Father Michael Murray, OSFS, assistant provincial of the Wilmington-Philadelphia Province of the Oblates of Saint Francis de Sales and chaplain of the Wilmington Fire Department, said in his homily that the men and women of public protection have a difficult set of challenges.

He said the “Blue Mass” is often celebrated as close as possible to both the Feast of the Archangels, Sept. 29, and of the Guardian Angels, Oct. 2.

“Angels were God’s de facto ambassadors who also assumed the roles of ‘warrior’ and ‘guardian’ when situations and circumstances required it,” Father Murray said.

“As first responders, you continue God’s work through your daily efforts to protect and defend those in danger and to heal and console those in distress.
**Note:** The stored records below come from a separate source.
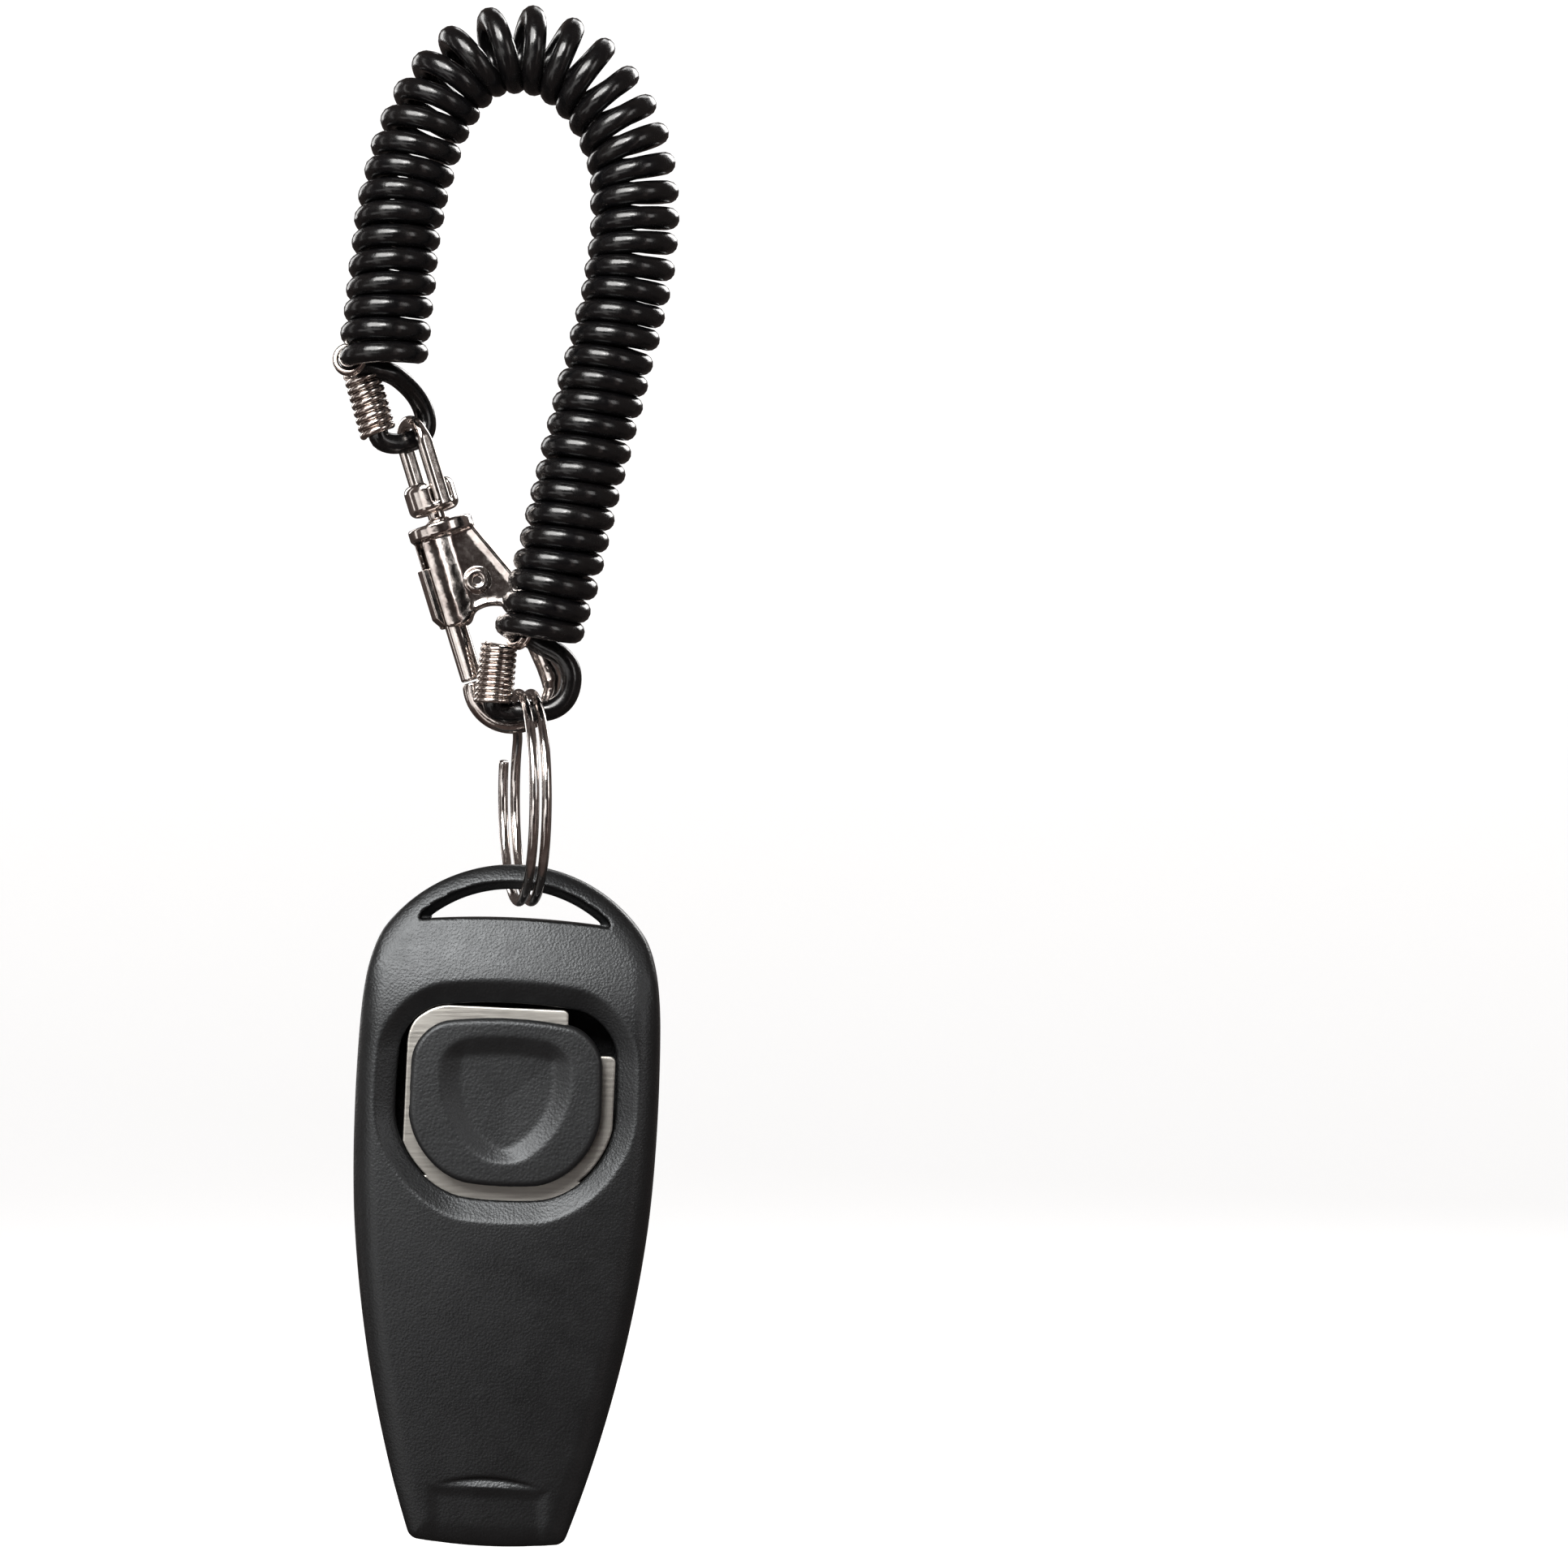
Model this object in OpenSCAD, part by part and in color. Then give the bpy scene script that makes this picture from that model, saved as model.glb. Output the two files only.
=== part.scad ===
// Clicker trainer: a whistle-shaped hand clicker that hangs on a split ring from
// a coiled wrist cord, with a swivel snap hook clipped on to the same ring.
// +Z is up, the button faces -Y, and the origin is the inside top of the cord's arch.

/* [Case] */
// Height of the case along its own middle line
case_h = 82.4; // [80:0.1:84]
// Half width of the case at its widest
case_half_w = 18.4; // [18:0.1:19.4]
// Radius of the arched top
arch_r = 19.2; // [19:0.1:20.4]
// Distance from the joint plane to the front
front_t = 7.2; // [7:0.1:8]
// Distance from the joint plane to the flat back
back_t = 6.6; // [6.4:0.1:7.5]
// Lean of the case in the plane of its front, in degrees
case_lean = 2.65; // [1.5:0.05:3]
// Height of the top of the case
case_top_z = -93.5; // [-93.7:0.1:-93.4]

/* [Button and clicker plate] */
// Width of the button
button_w = 23; // [20:0.5:24]
// Height of the button
button_h = 20.4; // [18:0.2:21]
// Width of the opening round the button
opening_w = 26.8; // [26:0.1:27.5]
// Height of the opening round the button
opening_h = 23.9; // [23:0.1:24.5]
// Thickness of the spring steel plate
plate_t = 0.5; // [0.3:0.05:0.6]

/* [Split ring] */
// Outer diameter of the ring
ring_d = 26.4; // [26:0.1:26.6]
// Diameter of the ring's wire
ring_wire = 1.2; // [1:0.05:1.3]
// Distance between the two turns
ring_pitch = 1.5; // [1.35:0.05:1.6]
// Turn of the ring away from edge-on, in degrees
ring_yaw = 11; // [8:1:12]

/* [Cord] */
// Diameter of the cord
cord_d = 2.6; // [2.2:0.1:2.6]
// Outer diameter of the coil
coil_d = 10.7; // [10:0.1:10.8]

/* [Snap hook] */
// Lean of the hook from upright, in degrees
hook_lean = 17; // [16.5:0.1:17.5]
// Depth of the hook's middle plane
hook_y = 3; // [2.9:0.1:3.3]
// Diameter of the sliding bolt
bolt_d = 2.7; // [2.4:0.1:2.8]
// Diameter of the claw's round section
claw_d = 2.3; // [2:0.1:2.4]
// Radius of the claw's middle line
claw_r = 4.9; // [4.8:0.05:5]
// Turn of the swivel eye about the hook's axis, in degrees
eye_turn = -60; // [-65:1:-55]

/* [Hidden] */
$fn = 48;

// Lengths for cuts that go right through, and for the whole width of the case
reach = 10;
wide = 50;

// Case
case_x = 0.7;
side_r = 161;          // radius of the long curve of each side
side_z = -28.4;          // height of the widest place
end_r = 68;            // radius of the mouthpiece end
long_crown_r = 300;    // lengthwise curve of the front and back
long_crown_z = -38;
shoulder_r = 70;       // the front rolls back towards the top on this radius
shoulder_z = -21;      // and starts to roll here
bevel_in = 3;          // how far the rounded edge comes in
bevel_y = 3.2;         // where the rounded edge starts, from the joint plane
wall = 1.9;
inner_y = wall - front_t;
slot_top_face = 1.95;   // depth of the strap slot below the top, at the faces
slot_top_mid = 2.95;   // the same at mid thickness, where the bar bulges
slot_low = 6.5;
slot_low_r = 108;
slot_half_w = 11.5;
bar_mid_half_t = 2;
chamber = [30, 31];
chamber_z = -29;
chamber_corner = 4;
post_r = 1.2;
post_len = 2.8;
post_foot = 1;         // how far the front cover's posts stand in its own wall
post_room = 0.2;
posts = [[10, -10.2], [12.6, -46.8], [9.2, -74]];
lip_y = -3.7;          // flat of the mouthpiece's lip recess
lip = [14.8, 16];
lip_corner = 4;

// Button, plate and its keeper
button_at = [0, -28.5];
opening_corner = 7;
recess_grow = [4.6, 5.3];
recess_corner = 9;
recess_depth = 1.3;
button_front = -7.9;
button_corner = 6.5;
button_wall = 1.4;
button_face_t = 1.8;
stem_r = 2.6;
dish_r = 32;
dish_depth = 1;
plate_y = -4.9;        // front of the plate
bead_r = 0.6;          // rolled lower edge of the plate, which it turns on
bead = [-4.4, -41.6];  // y and z of the bead
bead_gap = 0.06;
plate_x = [-12.2, 13];  // left and right edges of the plate
plate_top = -17.2;
notch = [7.1, -22.5];   // the plate is cut away above and to the right of this
keeper_half_w = 11;
keeper_y = [-5.3, -2.3];
keeper_z = [-44.4, -40.8];
screw_x = 9.5;
screw_z = -43.3;
tongue_cut = [11, 1.6]; // beside the bead the plate is cut away out from here, and this high
screw_r = 0.7;
screw_tip = -6.4;
screw_head = [1.3, 0.8];
rivet_r = 0.8;
rivet_in_button = 1.2;
rivet_head = [1.6, 0.6];
washer = [2.2, 0.3];

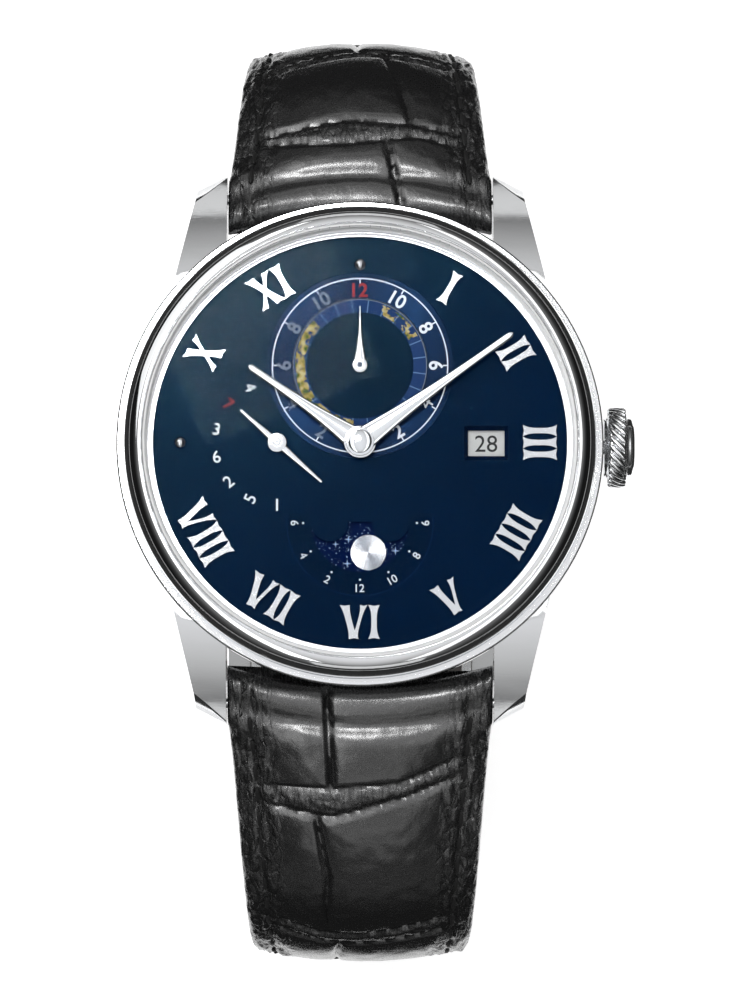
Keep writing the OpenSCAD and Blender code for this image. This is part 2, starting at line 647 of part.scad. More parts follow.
module crown_wheel() color("#c2c5c9") head() spot(crown_wheel_c) difference() {
    union() {
        gear(crown_wheel_n, ratchet_m, ratchet_mesh, bridge_bot - 0.28, bridge_bot - 0.02);
        disc(face_r + 0.2, bridge_bot - 0.2, -5.1);
        for (i = [0 : crown_wheel_n - 1]) {
            rotate([0, 0, (i + 0.5) * 360 / crown_wheel_n]) translate([face_r - 0.35, -0.09, -5.2])
                cube([0.5, 0.18, 0.32]);
        }
    }
    disc(post_r + slop, bridge_bot - 1, 0);
}
module winding_pinion() color("#a8acb0") head() difference() {
    translate([0, 0, stem_z]) rotate([0, 90, 0]) gear(face_pinion_n, face_m, 0, pinion_x, pinion_x +
        pinion_len);
    across(pinion_x - 1, pinion_x + 3, stem_r + slop);
}

edge_r = plate_r - 0.4;
feet_in = plate_r - 2.6;
module bridge(outline, feet_in, clear_c, clear_r) {
    intersection() {
        disc(edge_r, bridge_bot, plate_bot);
        union() {
            slab(outline, bridge_bot, bridge_top);
            difference() {
                slab(outline, bridge_top, plate_bot);
                disc(feet_in, bridge_top - 1, 0);
                spot(clear_c) disc(clear_r, bridge_top - 1, 0);
            }
        }
    }
}
module jewel_seat(c) {
    spot(c) {
        disc(jewel_r, bridge_bot - 1, bridge_bot + 0.5);
        disc(arbor_r + 0.07, bridge_bot - 1, 0);
    }
}
module barrel_bridge() color("#c4c2bb") head() difference() {
    bridge([[-plate_r, 3.4], [-3, 1.6], [-2.6, -2.4], [3.4, -3.7], [plate_r, -3.7], [plate_r, plate_r],
        [-plate_r, plate_r]], feet_in, barrel_c, barrel_r + 0.4);
    spot(barrel_c) disc(0.7 + slop, bridge_bot - 1, 0);
    spot(crown_wheel_c) disc(face_r + 0.4, bridge_bot - 1, bridge_top + 0.1);
    translate([8, -2.6, bridge_top]) cube([8, 5.2, 3]);
    jewel_seat([0, 0]);
}
module train_bridge() color("#c4c2bb") head() difference() {
    bridge([[-plate_r, 3.1], [-3.3, 1.3], [-2.9, -2.7], [1.4, -3.9], [2.5, -5.9], [2.5, -8.1], [0.8, -9.8],
        [-1, -15], [-plate_r, -plate_r]], feet_in, fourth_c, 4);
    for (c = train_pivots) jewel_seat(c);
}
cock_foot = [12.3, -5.6];
module balance_cock() color("#c4c2bb") head() difference() {
    intersection() {
        disc(edge_r, bridge_bot, plate_bot);
        union() {
            slab([[balance_c.x - 1.1, balance_c.y + 0.7], [cock_foot.x - 1.7, -4.05], [plate_r, -4.05],
                [plate_r, -8],
                [cock_foot.x - 1.2, -7.5], [balance_c.x + 0.6, balance_c.y - 1.2]], bridge_bot, bridge_top);
            spot(balance_c) disc(1.35, bridge_bot, bridge_top);
            difference() {
                slab([[10, -4.05], [plate_r, -4.05], [plate_r, -8], [10, -8]], bridge_top, plate_bot);
                spot(balance_c) disc(balance_r + 0.4, bridge_top - 1, 0);
            }
        }
    }
    jewel_seat(balance_c);
}
module jewels() color("#b3263f") head() for (c = concat(train_pivots, [[0, 0], balance_c])) spot(c)
    ring(jewel_r, pivot_r + slop, bridge_bot, bridge_bot + 0.45);

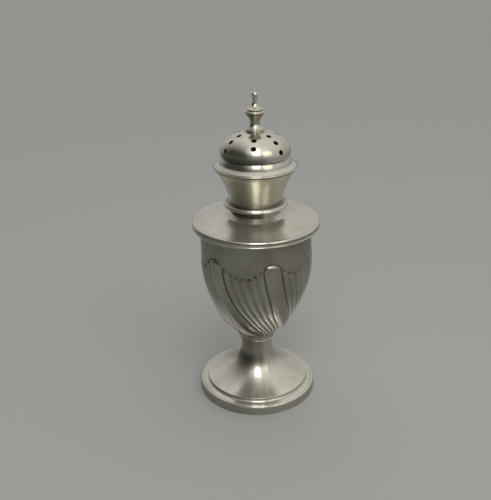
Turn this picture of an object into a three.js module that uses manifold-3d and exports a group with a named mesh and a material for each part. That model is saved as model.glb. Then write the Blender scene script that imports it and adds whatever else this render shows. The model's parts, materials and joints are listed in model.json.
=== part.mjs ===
// Urn-shaped salt caster of raised silver sheet, on a stepped foot, with a pull-off pierced cover.
// Millimetres and degrees, +Z up, origin at the centre of the foot's resting face.
// A turn of 0 faces the front (-Y) and a positive turn goes to the right of it (+X).

import * as THREE from "three";
import { mergeVertices } from "three/addons/utils/BufferGeometryUtils.js";
import Module from "manifold-3d";

// Sheet, clearances and how finely round pieces are cut
const sheet = 0.9;
const sleeveClearance = 0.15;
const flangeClearance = 0.15;
const wireClearance = 0.02;
const spigotClearance = 0.12;
const tangClearance = 0.1;
const roundSegments = 32;
const smallSegments = 16;
const curveSteps = 4;
const sweepSteps = 6;
const wireSteps = 2;

// Foot
const footRadius = 25.15;
const footBandHeight = 3.2;
const footBandWall = 1.2;
const footBandTaper = 0.2;
const treadWidth = 3.35;
const mouldingHeight = 1.9;
const mouldingLip = 0.75;
const mouldingGroove = 0.25;
const treadRise = 0.3;
const trumpetSeat = 1.8;
const trumpetEdge = 0.75;
const trumpetHeight = 18.85;
const stemRadius = 6.5;

// Boss between stem and bowl
const bossHeight = 3.45;
const bossBead = 0.35;
const bossSpread = 0.8;
const spigotDepth = 2;

// Bowl
const bowlHeight = 47.2;
const bowlRadius = 22.3;
const bowlStraight = 12.6;
const bowlTipDepth = 5.9;
const bowlFullness = 1.88;
const bowlRoundness = 0.73;
const bowlFloor = 1.6;

// Chased flutes of the bowl: broad lobes with narrow flutes between them, swirling as they descend
const lobeTurns = [-45.5, 17.5, 77, 136.5, 196, 255.5];
const lobeWidth = 18;
const narrowFlutes = 7;
const lobeSwell = 0.45;
const fluteRise = 0.25;
const fluteGroove = 0.35;
const plainBand = 7;
const archRise = 2.3;
const garlandDip = 4;
const borderWidth = 1.1;
const swirlTurn = 5.9;
const swirlLength = 14.6;

// Bead, shoulder and neck
const beadHeight = 0.8;
const beadOverhang = 0.55;
const shoulderOverhang = 3.5;
const shoulderEdge = 1.9;
const shoulderSlope = 0.22;
const shoulderFillet = 3.5;
const lipWidth = 1.55;
const lipHeight = 0.9;
const lipSeat = 0.4;
const lipOverhang = 0.1;
const neckBore = 9.1;
const neckStraight = 3.2;
const neckRingHeight = 2;
const neckRingRim = 1.35;
const neckRingBead = 0.4;

// Cover
const sleeveLength = 8;
const sleeveWall = 0.75;
const flangeWidth = 1.5;
const flangeThickness = 0.4;
const collarHeight = 14;
const collarStep = 0.2;
const collarFlare = 1.2;
const collarMouth = 16.5;
const girdleOverhang = 0.25;
const girdleEdge = 0.4;
const girdleRise = 1.75;
const girdleShelf = 2.45;
const girdleBandHeight = 3.45;
const girdleBandSwell = 0.4;
const wireHeight = 0.5;
const wireWidth = 0.9;
const wireOverhang = 0.15;
const domeRise = 8.37;
const domeDrop = 1.15;
const crownBorder = 0.05;
const holeRadius = 0.95;
const holeTurns = [-56, -3, 46, 97.5, 149, 200.5, 252];
const longColumn = [59, 39, 14];
const shortColumn = [51, 30];

// Finial
const finialFoot = 3.85;
const finialStep = 0.45;
const finialFootHeight = 1.6;
const finialWaist = 1.86;
const finialCupHeight = 6.2;
const finialDisc = 4.1;
const finialDiscHeight = 1.25;
const finialSkirtHeight = 3.6;
const finialStem = 0.92;
const finialCollarLip = 0.15;
const finialCollarHeight = 0.3;
const finialBall = 1.24;
const tangRadius = 1.2;
const rivetRadius = 2;
const rivetHeight = 0.9;

// Radii that follow from a neighbour
const trumpetRadius = footRadius - footBandTaper - treadWidth;
const stemBore = stemRadius - sheet;
const bowlBore = bowlRadius - fluteGroove - sheet;
const beadRadius = bowlRadius + beadOverhang;
const shoulderRadius = bowlRadius + shoulderOverhang;
const lipInner = shoulderRadius - lipWidth;
const neckRadius = neckBore + sheet;
const flangeRadius = neckRadius + flangeWidth;
const ringRecess = flangeRadius + flangeClearance;
const neckRingRadius = ringRecess + neckRingRim;
const sleeveRadius = neckBore - sleeveClearance;
const sleeveBore = sleeveRadius - sleeveWall;
const collarWaist = neckRadius + collarStep;
const collarBore = collarWaist - sheet;
const girdleFlange = collarMouth + girdleOverhang;
const wireRadius = girdleFlange + wireOverhang;
const domeRadius = collarMouth - girdleShelf;
const bandRadius = domeRadius - 2 * girdleBandSwell;
const girdleBore = bandRadius - girdleBandSwell;
const crownRadius = finialFoot + crownBorder;

// Levels, each resting on the one below
const mouldingBase = footBandHeight;
const trumpetBase = mouldingBase + mouldingHeight;
const stemTop = trumpetBase + trumpetHeight;
const bowlBase = stemTop + bossHeight;
const bowlTop = bowlBase + bowlHeight;
const belly = bowlTop - bowlStraight;
const archSpring = bowlTop - plainBand - archRise;
const beadTop = bowlTop + beadHeight;
const lipBase = beadTop + shoulderEdge;
const discTop = lipBase + lipSeat;
const neckCorner = discTop + shoulderSlope * (lipInner - neckRadius);
const neckTop = neckCorner + neckStraight;
const coverSeat = neckTop + neckRingHeight;
const collarBase = coverSeat + flangeThickness;
const girdleBase = collarBase + collarHeight;
const wireBase = girdleBase + girdleEdge;
const bandBase = girdleBase + girdleRise;
const domeBase = bandBase + girdleBandHeight;
const domeCentre = domeBase + domeDrop;
const crownTop = domeCentre + domeRise * Math.sqrt(1 - (crownRadius / domeRadius) ** 2);
const crownUnder = crownTop - sheet;

const wasm = await Module();
wasm.setup();

const silver = new THREE.MeshStandardMaterial({ color: 0xb9b6ab, metalness: 1, roughness: 0.28 });
const shadedSilver = new THREE.MeshStandardMaterial({ color: 0xa8a497, metalness: 1, roughness: 0.34 });
const hiddenSilver = new THREE.MeshStandardMaterial({ color: 0x9a978c, metalness: 1, roughness: 0.45 });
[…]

Among other things, your vocations challenge you to be both warriors and guardians, frequently enough at the same time.”

He said police, fire, military and emergency personnel do the work of Jesus.

“Jesus Christ himself has been described by some as a model for first responders,” Father Murray said.

“Like you, Jesus was dedicated to a specific purpose; like you, Jesus committed himself to working for the good of others without counting the cost; like you, Jesus met people as he found them; like you, Jesus experienced many long days and some sleepless nights; like you, Jesus knew that each situation had the potential for putting him in harm’s way; like you, Jesus spent much of his time and energy interacting with some of society’s most vulnerable, desperate and disenfranchised individuals.

“Like you, Jesus continued to be faithful to his purpose in the face of frustrating loss, setback and opposition; like you, the qualities and characteristics that attracted many people to Jesus were the same things that some used to attack Jesus; like you, Jesus recognized the need for teamwork to fulfill his purpose, surrounding himself with a colorful cohort of ordinary people whom he would train and empower with best practices to continue his extraordinary mission; like you, Jesus was one who frequently made the difference between life and death.

Father Norman Carroll, pastor of St. Elizabeth, welcomed the congregation before the start of Mass.

“It’s so great to have the support of our first responders here at St. Elizabeth’s,” Father Carroll said.